Se acabó el Mundial y volvemos a la realidad. Una realidad que pretendieron trastrocar en Brasil echándole al mundo el cuento de que era un país que había salido del atraso y la pobreza, y que estaba preparado para mostrar sus avances. Pero no.
Los estadios estuvieron listos a última hora y algunos siguen en obra, como el de Curitiba, mientras que a otros la grama se les cae a pedazos con solo caminar sobre ella. Incluso, la infraestructura complementaria se quedó sin terminar y hasta una de esas obras, un puente en Belo Horizonte, se derrumbó aplastando a dos personas. Imposible no hablar de la patética ceremonia de inauguración, tan diferente a los fastuosos carnavales de Río, todo un mal presagio de lo que serán los Olímpicos del 2016.
Más allá de la calamidad deportiva, a Dilma le tocará seguir capoteando la resaca que deja una costosa fiesta en la que se derramó el licor más caro. Como si se tratara de un ignorante sátrapa tropical, quien sea que haya tomado las decisiones organizativas de este torneo se equivocó tan gravemente que el castigo no puede ser otro distinto a sacar a la Rousseff de Planalto, pues un país tan pobre no puede darse el lujo de construir estadios monumentales que inevitablemente terminarán como elefantes blancos. ¿Un superestadio en Manaos, donde solo hay un equipo de cuarta división? ¿Otro elefante en Cuiabá, en plena selva, donde apenas van 300 personas al fútbol dominical? ¿Un megaestadio de 700 millones de dólares en Brasilia, donde juega un equipo de segunda que tiene un promedio de asistencia de poco más de mil personas por juego?
Bien les valdría a los políticos brasileños replicar la decisión del nuevo presidente de Costa Rica de prohibir su retrato en oficinas públicas y su nombre en placas inaugurales. Las placas en esos estadios serán tan mal recuerdo como los estadios mismos y a menos que Dilma ponga a rodar una maquinaria tan impúdica como la de Santos en Colombia, es improbable que consiga la reelección en medio de la rabia y la indignación de un pueblo que terminó doblemente humillado: los problemas de organización que lo hicieron ver como el país tercermundista que es, y el resonado fracaso en lo deportivo, que no podría haber sido peor.

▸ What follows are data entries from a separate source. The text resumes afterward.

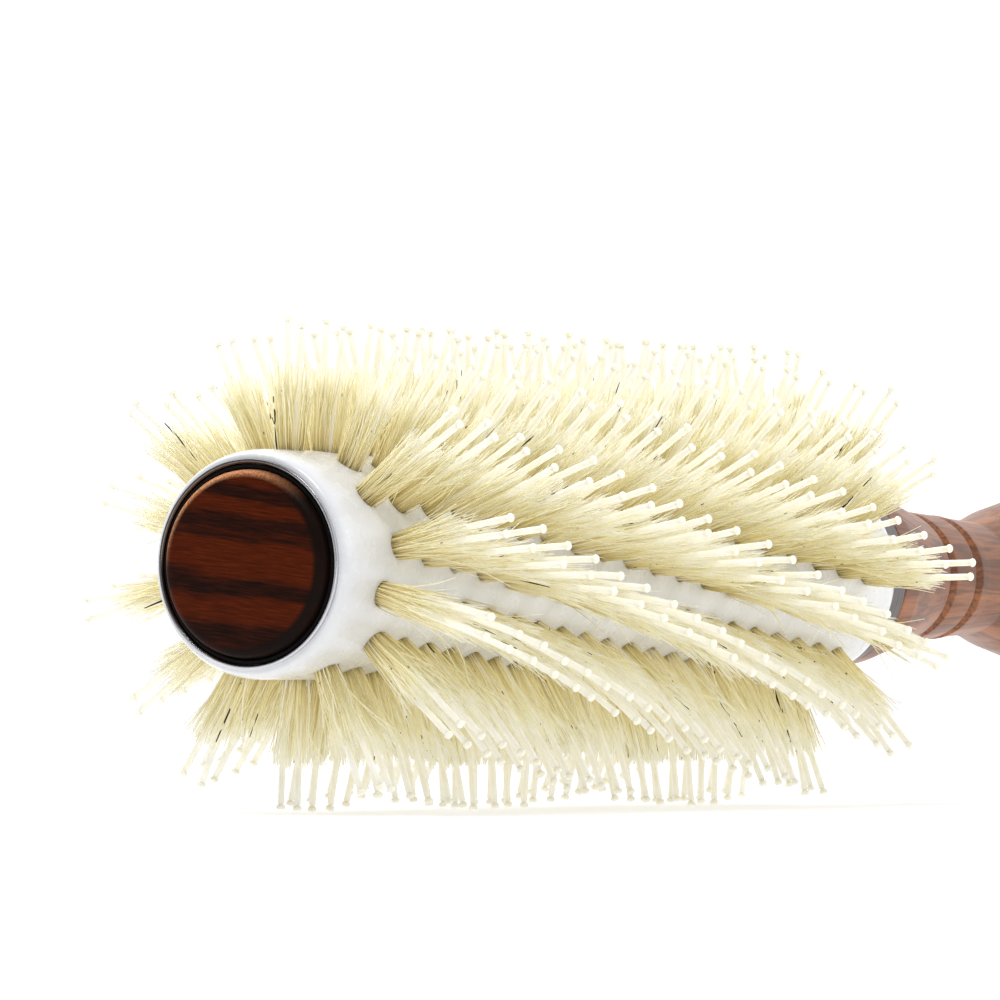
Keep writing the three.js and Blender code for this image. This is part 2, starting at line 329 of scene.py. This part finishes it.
def make_bristle_row(row, rng):
    """One row of tufts as single hairs. The colour layer holds tone, dark or not, level and a spare draw."""
    paths, radii, tones = [], [], []
    for x in tuft_xs(row):
        across, radial = frame_at(row, x)
        count = int(rng.integers(FEWEST_HAIRS, MOST_HAIRS + 1))
        spots = []
        while len(spots) < count:
            u, v = rng.uniform(-1, 1, 2) * (HOLE_R - HAIR_R)
            clear = all(math.hypot(u - pu, v - pv) > PIN_GAP for pu, pv in PIN_SPOTS)
            if math.hypot(u, v) < HOLE_R - HAIR_R and clear:
                spots.append((u, v))
        spots = np.array(spots)
        lean = rng.normal(0, 0.3, 2)
        spread = np.array([rng.uniform(1.75, 2.3), rng.uniform(1.45, 1.85)])
        tip = BRISTLE_TIP_R - np.abs(rng.normal(0, 0.75, count)) - rng.uniform(0, 0.5)
        short = rng.random(count) < SHORT_PART
        tip[short] -= rng.uniform(0.8, 3.6, short.sum())
        bend = rng.normal(0, 0.32, (count, 2))
        stray = rng.random(count) < STRAY_PART
        bend[stray] += rng.normal(0, 1.5, (stray.sum(), 2))
        kink = rng.normal(0, 0.16, (count, 2))
        t = HAIR_LEVELS[None, :, None]
        rise = np.clip((t - FREE_LEVEL) / (1 - FREE_LEVEL), 0, 1)
        offset = spots[:, None] * (1 + (spread - 1) * rise ** 1.1)
        offset = offset + (lean + bend[:, None]) * rise ** 2 + kink[:, None] * np.sin(rise * math.pi * 1.5)
        height = ROOT_R + (tip[:, None] - ROOT_R) * HAIR_LEVELS[None]
        path = np.zeros((count, len(HAIR_LEVELS), 3))
        path[..., 0] = x + offset[..., 0]
        path += offset[..., 1:2] * across + height[..., None] * radial
        paths.append(path)
        thick = HAIR_R * rng.uniform(0.75, 1.15, (count, 1))
        dark = rng.random((count, 1)) < DARK_PART
        thick[dark] *= DARK_THICKNESS
        radii.append(thick * HAIR_TAPER)
        tone = np.zeros((count, len(HAIR_LEVELS), 4))
        tone[..., 0] = np.clip(rng.random((count, 1)) + rng.normal(0, 0.12), 0, 1)
        tone[..., 1] = dark
        tone[..., 2] = HAIR_LEVELS[None]
        tone[..., 3] = rng.random((count, 1))
        tones.append(tone)
    verts, quads, ends = tubes(np.concatenate(paths), np.concatenate(radii), HAIR_SIDES)
    colours = np.repeat(np.concatenate(tones).reshape(-1, 4), HAIR_SIDES, axis=0)
    number = f"{row + 1:02d}"
    return build(f"bristles_{number}", verts, [quads, ends], [f"bristle_row_{number}"], colours)


SHAFT_R, BALL_R = 0.33, 0.45
SHAFT_STEPS, BALL_STEPS = 9, 7
BALL_LENGTH = 0.78          # of the ball along the pin, against its width
PIN_SPREAD = 0.86           # how far a pin's tip lies from its tuft's middle, round the barrel
PIN_SIDES = 12


def make_pin_row(row, rng):
    """One row of ball-tipped pins, two to a tuft, that fork outwards."""
    paths, radii = [], []
    ball = np.linspace(0.25, 1, BALL_STEPS) * math.pi
    for x in tuft_xs(row):
        across, radial = frame_at(row, x)
        for side, (u, v) in zip((-1, 1), PIN_SPOTS):
            tip = PIN_TIP_R - abs(rng.normal(0, 0.22)) - (0.35 if side > 0 else 0)
            end_u = u * 2.2 + rng.normal(0, 0.3)
            end_v = side * PIN_SPREAD + rng.normal(0, 0.14)
            bow = rng.normal(0, 0.12, 2)
            centre = tip - BALL_R
            neck = centre - BALL_R * 0.8
            heights = list(np.linspace(ROOT_R, neck, SHAFT_STEPS))
            sizes = [SHAFT_R] * SHAFT_STEPS
            for b in ball[::-1]:
                h = centre + BALL_R * BALL_LENGTH * math.cos(b)
                if h > neck + 0.02:
                    heights.append(h)
                    sizes.append(max(BALL_R * math.sin(b), 0.03))
            heights = np.array(heights)
            rise = np.clip((heights - BARREL_R) / (tip - BARREL_R), 0, 1)
            du = u + (end_u - u) * rise + bow[0] * np.sin(rise * math.pi)
            dv = v + (end_v - v) * rise + bow[1] * np.sin(rise * math.pi)
            path = np.zeros((len(heights), 3))
            path[:, 0] = x + du
            path += dv[:, None] * across + heights[:, None] * radial
            paths.append(path)
            radii.append(sizes)
    verts, quads, ends = tubes(np.array(paths), np.array(radii), PIN_SIDES)
    number = f"{row + 1:02d}"
    return build(f"pins_{number}", verts, [quads, ends], [f"pin_row_{number}"])


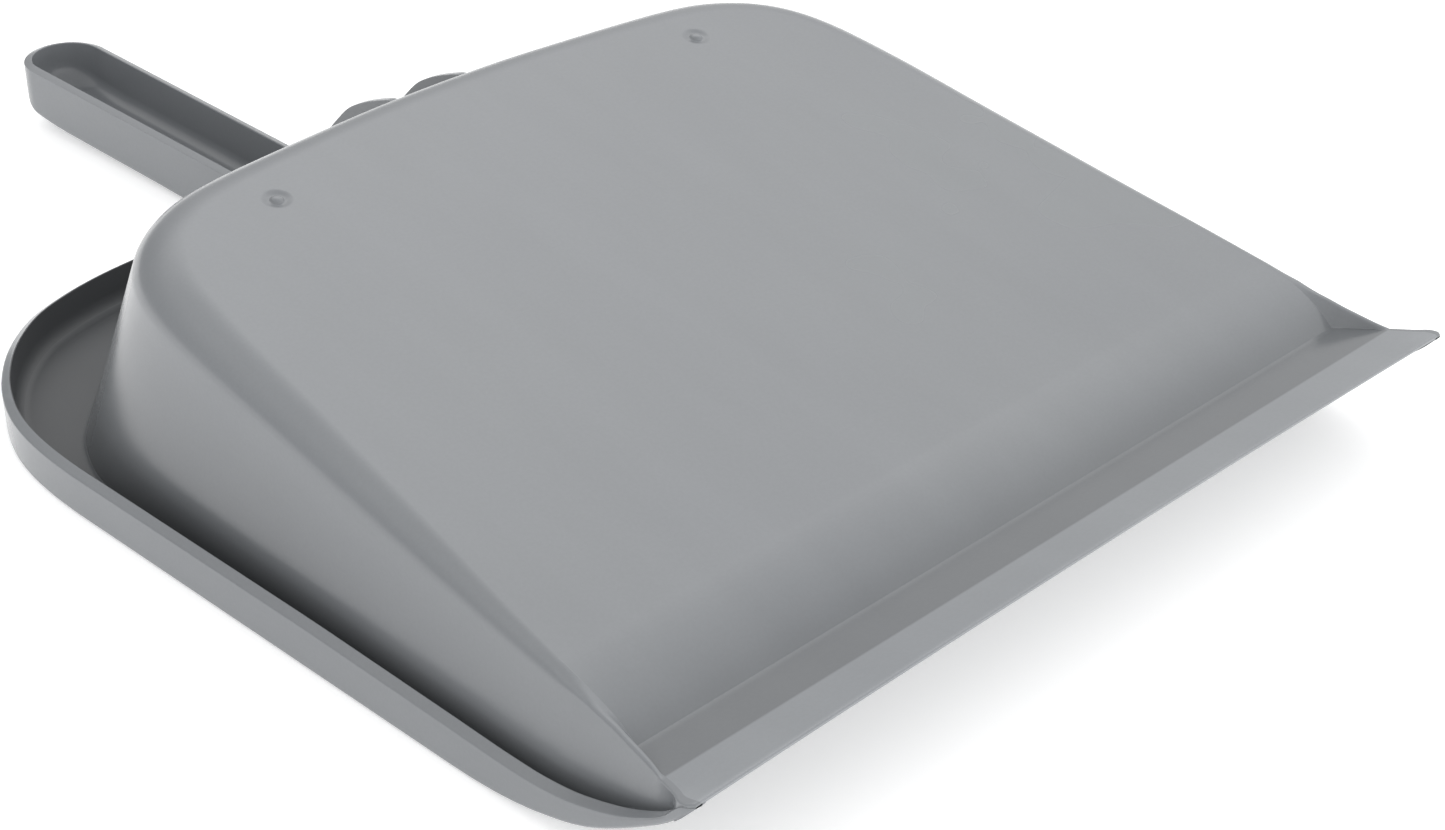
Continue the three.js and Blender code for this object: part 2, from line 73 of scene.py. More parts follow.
# [y, valley edge x, crest inner x, crest inner z, crest outer x, crest outer z]
RIDGE = [[58, 147.5, 149.3, 42.5, 151.35, 41.6], [51.5, 147.85, 149.55, 41.0, 151.5, 40.15], [48, 147.95, 149.75, 40.1, 151.55, 39.45],
         [45.1, 147.9, 149.85, 39.2, 151.6, 38.75], [42.5, 147.75, 149.95, 38.4, 151.65, 38.15],
         [40, 147.6, 150.05, 37.8, 151.75, 37.65], [34.6, 147.4, 150.4, 36.85, 152.1, 36.75],
         [30.9, 147.3, 150.8, 36.05, 152.45, 35.95], [25.4, 149.4, 151.45, 35.05, 153.1, 34.95],
         [21.4, 151.0, 152.0, 34.35, 153.6, 34.25], [18.7, 152.0, 152.6, 33.85, 154.0, 33.75],
         [16, 152.9, 153.5, 33.25, 154.6, 33.35], [12, 154.0, 154.8, 33.72, 156.0, 33.7],
         [8, 155.4, 156.3, 34.48, 157.5, 34.45], [3.8, 156.9, 158.2, 35.3, 159.4, 35.3],
         [1.8, 156.8, 158.0, 35.66, 159.3, 35.66], [0, 156.4, 157.0, 36.0, 158.0, 36.0]]


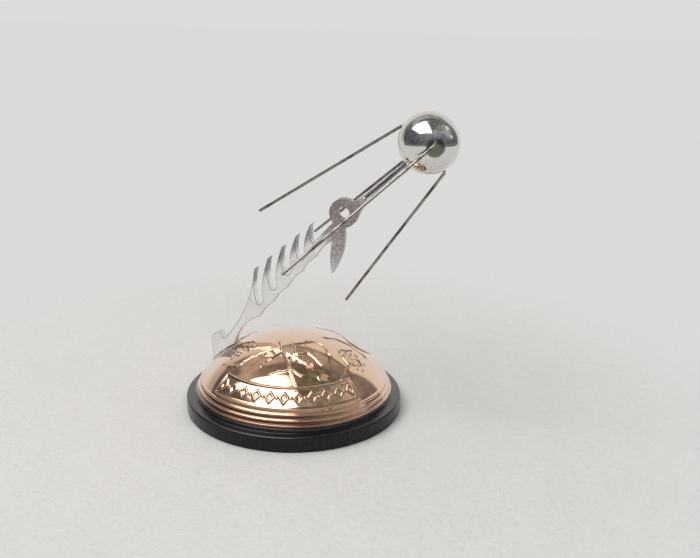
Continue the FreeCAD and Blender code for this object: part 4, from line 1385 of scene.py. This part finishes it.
    def surroundings(self, scene, settings):
        """Dim room in front, grey ceiling, pale backdrop behind; the camera sees only pale.

        Places on the ceiling are worked out as the way's level parts over its rise.
        """
        world = bpy.data.worlds.new("surroundings")
        world.use_nodes = True
        scene.world = world
        nodes = Nodes(world.node_tree)
        way = nodes.add("ShaderNodeTexCoord").outputs["Generated"]
        rise = nodes.parts(way)["Z"]
        pan = settings.camera_pan
        behind = nodes.vector("DOT_PRODUCT", way, (math.sin(pan), math.cos(pan), 0.0))
        aside = nodes.vector("DOT_PRODUCT", way, (math.cos(pan), -math.sin(pan), 0.0))
        uneven = nodes.noise(way, 5.0, 4.0, 0.6)
        room = nodes.mix(nodes.span(rise, 0.12, 0.55), settings.room,
                         settings.room_high)
        room = nodes.vector("SCALE", room, scale=nodes.span(aside, -0.95, -0.45, 0.62, 1.0))
        lit = nodes.span(nodes.less(behind, nodes.times(aside, 0.9)),
                         -0.05, 0.3)
        ceiling = nodes.mix(lit, settings.room_high, settings.ceiling)
        room = nodes.mix(nodes.span(rise, 0.6, 0.72), room, ceiling)
        room = nodes.vector("SCALE", room, scale=nodes.span(uneven, 0.35, 0.65, 0.72, 1.3))
        overhead = nodes.most(rise, 0.05)
        across = nodes.math("DIVIDE", aside, overhead)
        toward = nodes.math("DIVIDE", behind, overhead)
        wobble = nodes.times(nodes.less(uneven, 0.5), 0.8)
        across = nodes.plus(across, wobble)
        blind = nodes.times(nodes.span(toward, 0.13, 0.17), nodes.span(toward, 0.42, 0.34))
        blind = nodes.times(blind, nodes.times(
            nodes.span(across, -0.75, -0.3), nodes.span(across, 0.5, 0.3)))
        room = nodes.mix(nodes.times(blind, nodes.span(uneven, 0.3, 0.6, 0.5, 0.9)),
                         room, (0.10, 0.095, 0.09))
        leaves = nodes.span(nodes.noise(way, 11.0, 4.0, 0.75), 0.42, 0.6)
        foliage = nodes.mix(leaves, (0.13, 0.14, 0.125), (0.52, 0.55, 0.54))
        thick = nodes.mix(nodes.times(leaves, 0.45), (0.09, 0.105, 0.07),
                          (0.36, 0.40, 0.39))
        foliage = nodes.mix(nodes.span(across, 0.35, 0.65), thick, foliage)
        garden = nodes.times(nodes.span(across, 0.02, 0.14), nodes.span(across, 1.55, 1.25))
        garden = nodes.times(garden, nodes.times(
            nodes.span(toward, -1.0, -0.8), nodes.span(toward, 0.3, 0.15)))
        room = nodes.mix(garden, room, foliage)
        for turn, height, reach, tint in PATCHES:
            spot = self.patch(nodes, way, pan, turn, height, reach, 0.4 * reach)
            room = nodes.mix(nodes.times(spot, nodes.span(uneven, 0.4, 0.55, 0.5, 1.0)),
                             room, tint)
        slant = nodes.less(aside, nodes.times(rise, 0.5))
        wall = nodes.mix(nodes.span(slant, -0.92, -0.66), settings.shade,
                         settings.backdrop)
        flat = nodes.math("SQRT", nodes.less(1.0001, nodes.math("POWER", rise, 2.0)))
        leaning = nodes.times(
            nodes.span(aside, 0.0, -0.3), nodes.less(0.3, nodes.times(rise, 0.85)))
        turned = nodes.span(nodes.plus(nodes.math("DIVIDE", behind, flat), leaning),
                            0.56, 0.63)
        steep = nodes.plus(1.0, nodes.times(nodes.most(aside, 0.0), 0.5))
        over = nodes.less(rise, nodes.times(behind, steep))
        trim = nodes.times(nodes.span(over, -0.02, 0.02), nodes.span(over, 0.12, 0.05))
        room = nodes.mix(nodes.times(nodes.times(trim, turned), 0.6), room,
                         (0.12, 0.11, 0.11))
        low = nodes.span(over, 0.02, -0.02)
        walls = nodes.mix(nodes.times(turned, low), room, wall)
        below = nodes.mix(nodes.span(rise, -0.06, 0.0), settings.floor, walls)
        seen = nodes.add("ShaderNodeLightPath").outputs["Is Camera Ray"]
        back = nodes.add("ShaderNodeBackground")
        nodes.put(back.inputs["Color"], nodes.mix(seen, below, settings.distance))
        output = nodes.add("ShaderNodeOutputWorld")
        nodes.put(output.inputs["Surface"], back.outputs[0])


# ---------------------------------------------------------------- add-on
SETTINGS = (
    ("satellite_base", BaseSettings, "Base"),
    ("satellite_dome", DomeSettings, "Dome"),
    ("satellite_strut", StrutSettings, "Strut"),
    ("satellite_ball", BallSettings, "Ball"),
    ("satellite_wire", WireSettings, "Antennas"),
    ("satellite_stage", StageSettings, "Stage"),
)
OPERATORS = (
    SATELLITE_OT_stage,
    SATELLITE_OT_base,
    SATELLITE_OT_screw,
    SATELLITE_OT_dome,
    SATELLITE_OT_strut,
    SATELLITE_OT_ball,
    SATELLITE_OT_antennas,
)


class SATELLITE_PT_model(bpy.types.Panel):
    """Lists the model's pieces and their settings"""
    bl_label = "Satellite desk model"
    bl_space_type = "VIEW_3D"
    bl_region_type = "UI"
    bl_category = "Satellite"

    def draw(self, context):
        layout = self.layout
        for operator in OPERATORS:
            layout.operator(operator.bl_idname)
        for name, group, label in SETTINGS:
            box = layout.box()
            box.label(text=label)
            for prop in group.__annotations__:
                box.prop(getattr(context.scene, name), prop)


def register():
    for name, group, _ in SETTINGS:
        bpy.utils.register_class(group)
        setattr(bpy.types.Scene, name, PointerProperty(type=group))
    for item in (*OPERATORS, SATELLITE_PT_model):
        bpy.utils.register_class(item)


def unregister():
    for item in reversed((*OPERATORS, SATELLITE_PT_model)):
        bpy.utils.unregister_class(item)
    for name, group, _ in reversed(SETTINGS):
        delattr(bpy.types.Scene, name)
        bpy.utils.unregister_class(group)


def main():
    """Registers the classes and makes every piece."""
    register()
    for operator in OPERATORS:
        family, name = operator.bl_idname.split(".")
        getattr(getattr(bpy.ops, family), name)()


if __name__ == "__main__":
    main()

Por supuesto, también nosotros volvemos a la realidad, porque el Mundial se convirtió en una especie de cortina para ocultar muchas cosas que ocurrieron en el último mes, tanto así que hasta se le atribuye buena parte del ascenso de la favorabilidad de Santos en las encuestas a pesar de los constantes ataques de las guerrillas en contra tanto de civiles como de la Fuerza Pública, de obras de infraestructura y hasta del medio ambiente, por los derrames de crudo a los que ha obligado a los transportadores en el Putumayo.
A la señora Rousseff la silbaron en el Maracaná cuando apareció con Angela Merkel y Joseph Blatter para entregarle la Copa Mundo al seleccionado alemán. Ya una inmensa mayoría se hartó de vivir con la gran mentira de que el gigante brasileño había despertado. No podría explicarlo mejor Mario Vargas Llosa en su más reciente columna, La careta del gigante, cuando afirma que “No hubo ningún milagro en los años de Lula, sino un espejismo que ahora comienza a despejarse”. Imposible no recordar el ensalzamiento que se hacía de Lula aquí en Colombia, como redentor de los pobres, cuando no ha sido más que el titiritero de esa farsa populista. Es hora de pasar el guayabo y manifestar esta inconformidad en las urnas.